As I prepare to return
to Anchorage for the launch of Building
Fires in the Snow
, I’m excited to soon be a part of this unique place again.
I look forward to dinner at a friend’s overlooking the Inlet, Redoubt letting
off steam in the distance. To celebrating the end of a long day’s hike by
having an honest Alaska brew at a downtown eatery. To First Friday-ing in the
sharp autumn air. To being an explorer again in Alaska’s urban wilds.

There will be launch
events for Building Fires in the Snow
all over the state this fall.

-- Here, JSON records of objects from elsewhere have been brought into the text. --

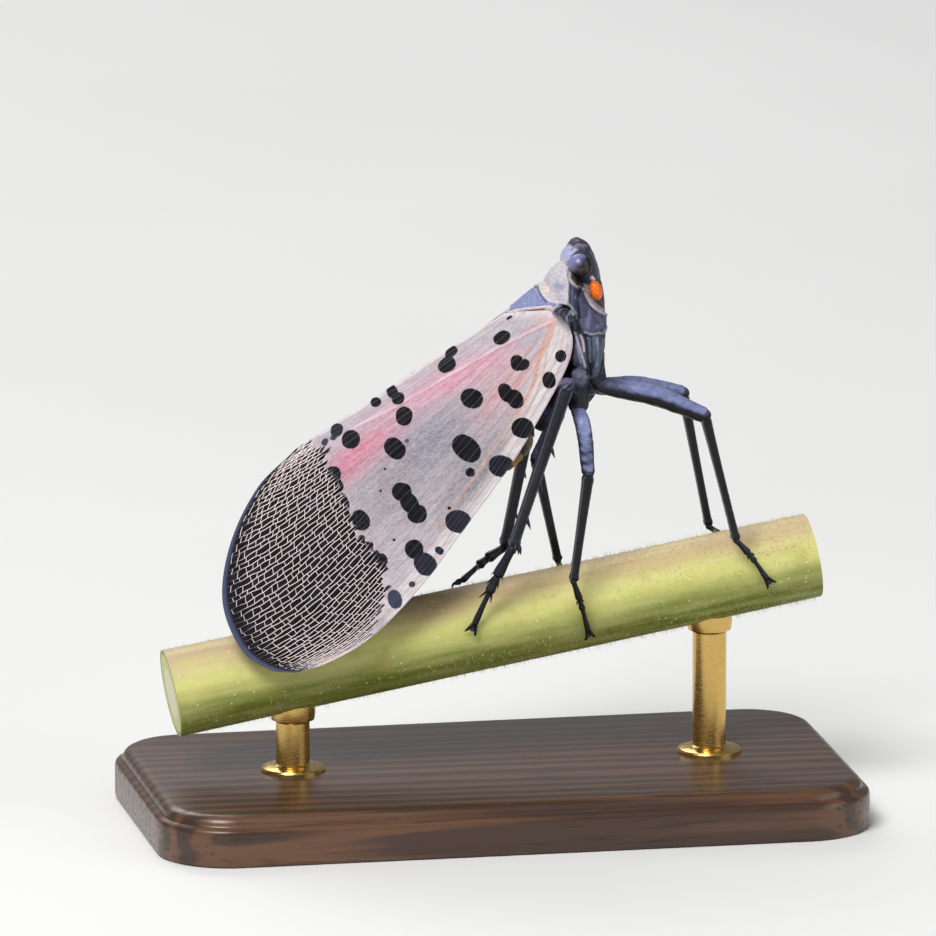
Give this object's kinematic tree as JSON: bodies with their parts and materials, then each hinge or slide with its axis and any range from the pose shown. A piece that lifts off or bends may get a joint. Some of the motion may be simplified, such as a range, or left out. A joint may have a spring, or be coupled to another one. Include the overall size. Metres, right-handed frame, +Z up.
{
  "type": "spotted lanternfly",
  "caption": "Life-size spotted lanternfly at rest on a cut stem, spotted wings folded like a roof, on a plain base with short rods.",
  "frame": {"origin": "centre of the underside of the stand's base", "axes": "+X the way the insect looks and the long side of the base, +Y its left, +Z up"},
  "size_m": [0.034, 0.018, 0.0273],
  "materials": {
    "black_cuticle": "blue-black insect skin, half glossy",
    "waxy_grey": "dark insect skin under a bluish white wax bloom",
    "pale_pronotum": "pinkish cream insect skin with slate smudges",
    "forewing": "leathery pinkish grey wing with black spots and a black tip net-veined in cream",
    "hindwing": "scarlet membrane with black spots, white band and black tip",
    "abdomen": "yellow with black bands",
    "eye": "glossy dark compound eye",
    "orange_pedicel": "bright orange pitted bulb, satin",
    "green_stem": "smooth yellow-green bark with fine pale hairs",
    "stand_wood": "dark stained hardwood, satin",
    "stand_brass": "polished brass rod"
  },
  "bodies": {
    "root": {"abdomen": "abdomen", "antenna_left": "orange_pedicel", "antenna_right": "orange_pedicel", "beak": "black_cuticle", "eye_left": "eye", "eye_right": "eye", "forewing_left": "forewing", "forewing_right": "forewing", "front_femur_left": "waxy_grey", "front_femur_right": "waxy_grey", "front_tarsus_left": "black_cuticle", "front_tarsus_right": "black_cuticle", "front_tibia_left": "black_cuticle", "front_tibia_right": "black_cuticle", "head": "black_cuticle", "hind_femur_left": "waxy_grey", "hind_femur_right": "waxy_grey", "hind_tarsus_left": "black_cuticle", "hind_tarsus_right": "black_cuticle", "hind_tibia_left": "black_cuticle", "hind_tibia_right": "black_cuticle", "hindwing_left": "hindwing", "hindwing_right": "hindwing", "middle_femur_left": "waxy_grey", "middle_femur_right": "waxy_grey", "middle_tarsus_left": "black_cuticle", "middle_tarsus_right": "black_cuticle", "middle_tibia_left": "black_cuticle", "middle_tibia_right": "black_cuticle", "perch_stem": "green_stem", "pronotum": "pale_pronotum", "stand_base": "stand_wood", "stand_rod_front": "stand_brass", "stand_rod_rear": "stand_brass", "tegula_left": "waxy_grey", "tegula_right": "waxy_grey", "thorax": "waxy_grey"}
  },
  "joints": []
}
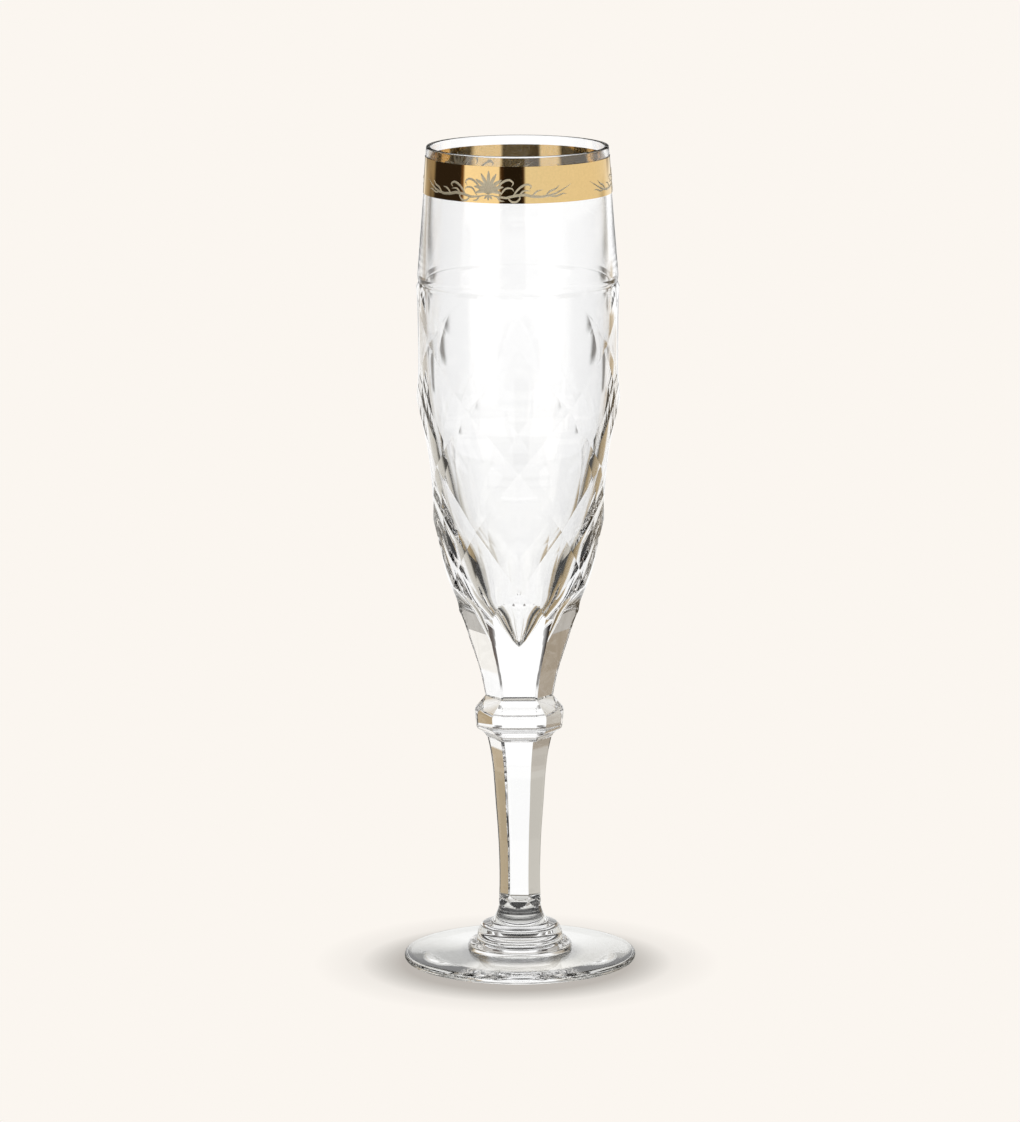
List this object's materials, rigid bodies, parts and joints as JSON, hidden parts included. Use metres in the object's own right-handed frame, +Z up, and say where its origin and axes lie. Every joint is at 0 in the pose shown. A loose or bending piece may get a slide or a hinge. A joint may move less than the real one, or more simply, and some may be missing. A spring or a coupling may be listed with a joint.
{
  "type": "champagne flute",
  "caption": "Stemmed crystal flute with a hollow-cut bowl, faceted knop and stem, ringed collar, round foot and gilded rim band.",
  "frame": {"origin": "centre of the foot, on the plane that the flute stands on", "axes": "+Z up along the axis of the flute towards the rim; -Y is square to one of the six flats at the base of the bowl"},
  "size_m": [0.0636, 0.0636, 0.225],
  "materials": {
    "crystal": "clear lead crystal, cut and polished",
    "gilding": "burnished gold over an etched frieze"
  },
  "bodies": {
    "root": {"foot": "crystal", "foot_collar": "crystal", "stem": "crystal", "knop": "crystal", "bowl": "crystal", "gold_band": "gilding"}
  },
  "joints": []
}
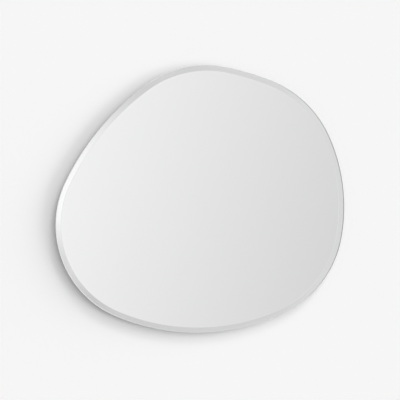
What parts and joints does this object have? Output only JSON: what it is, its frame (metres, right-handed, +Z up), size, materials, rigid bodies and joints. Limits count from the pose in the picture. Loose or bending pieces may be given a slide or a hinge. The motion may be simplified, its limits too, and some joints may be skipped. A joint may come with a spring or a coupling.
{
  "type": "wall mirror",
  "caption": "Frameless wall mirror with an irregular pebble outline and a wide bevelled edge, carried on a board back with hinged ring hangers and rubber bumpers.",
  "frame": {"origin": "on the wall plane, midway between the two points where the hanging rings bear on their hooks", "axes": "+X to the right as seen from the front, +Y from the glass towards the wall, +Z up; the mirror faces -Y"},
  "size_m": [0.7999, 0.0244, 0.7409],
  "materials": {
    "clear_glass": "polished clear float glass",
    "silver": "silvered, full reflection",
    "mirror_paint": "matt grey protective paint",
    "safety_film": "woven-look polyethylene film",
    "foam_tape": "closed-cell foam",
    "adhesive": "cured sealant",
    "fibreboard": "bare medium-density fibreboard",
    "zinc_strap": "zinc-plated sheet",
    "ring_wire": "zinc-plated wire",
    "screw_steel": "zinc-plated",
    "bumper_rubber": "matt moulded",
    "washer_steel": "zinc-plated"
  },
  "bodies": {
    "mirror": {"mirror_glass": "clear_glass", "silver_coating": "silver", "backing_paint": "mirror_paint", "safety_film": "safety_film", "foam_tape_1": "foam_tape", "foam_tape_2": "foam_tape", "foam_tape_3": "foam_tape", "foam_tape_4": "foam_tape", "adhesive_bead_1": "adhesive", "adhesive_bead_2": "adhesive", "adhesive_bead_3": "adhesive", "backing_board": "fibreboard", "hanger_strap_left": "zinc_strap", "hanger_strap_right": "zinc_strap", "hanger_screws_left": "screw_steel", "hanger_screws_right": "screw_steel", "bumper_upper_right": "bumper_rubber", "bumper_upper_left": "bumper_rubber", "bumper_lower_left": "bumper_rubber", "bumper_lower_right": "bumper_rubber", "bumper_washers": "washer_steel", "bumper_screws": "screw_steel"},
    "ring_left": {"d_ring_left": "ring_wire"},
    "ring_right": {"d_ring_right": "ring_wire"}
  },
  "joints": [
    {"name": "ring_hinge_left", "type": "hinge", "parent": "mirror", "child": "ring_left", "pos_m": [-0.2, -0.0032, -0.0143], "axis": [-1, 0, 0], "range_deg": [-3.5, 178]},
    {"name": "ring_hinge_right", "type": "hinge", "parent": "mirror", "child": "ring_right", "pos_m": [0.2, -0.0032, -0.0143], "axis": [-1, 0, 0], "range_deg": [-3.5, 178]}
  ]
}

You can check out what’s happening at our website and keep up to
date on our Facebook page. Martha and I hope to see you at an event
and to learn how wilderness and the city come together in your life.

Lucian Childs divides
his time between Anchorage, Alaska and Toronto, Ontario where he lives with his
husband. In 2013, he received a Rasmuson Foundation Individual Artist Project
Grant as well as the
Prism Review
Short Story Prize. He has been awarded residencies at Brydcliffe Art Colony and
at Artscape Gibraltar Point and was a Peter Taylor Fellow at the 2015
Kenyon
Review Writers Workshop. He is a
co-editor
of Building Fires in the Snow: A Collection of
Alaska LGBTQ Short Fiction and Poetry
. His short stories have appeared in Grain, Sanskrit, The Puritan, Jelly Bucket, Quiddity, and Cirque, among others.

A 49 Writers
Crosscurrents event featuring panelists Lucian Childs and Martha Amore with
moderator Heather Brook Adams will begin at 7 pm, October 13th, in the
Anchorage Museum auditorium. This event, called “Tales of the City: Writing
from Alaska’s Urban Hubs”, will be preceded by an informal
Building Fires
in the Snow meet and greet at MUSE
Restaurant between 5 and 6:45 pm. 



1 thought on “49 Writers: Guest Blogger Lucian Childs | Literary Chardonnay: Exploring Alaska’s Urban Wilds”

  1. Great post, Lucian. As I read your post, I thought of Cinthia Ritchie's Dolls Behaving Badly. She describes urban Alaska very well, too.

    Looking forward to your book events, including the Crosscurrents one!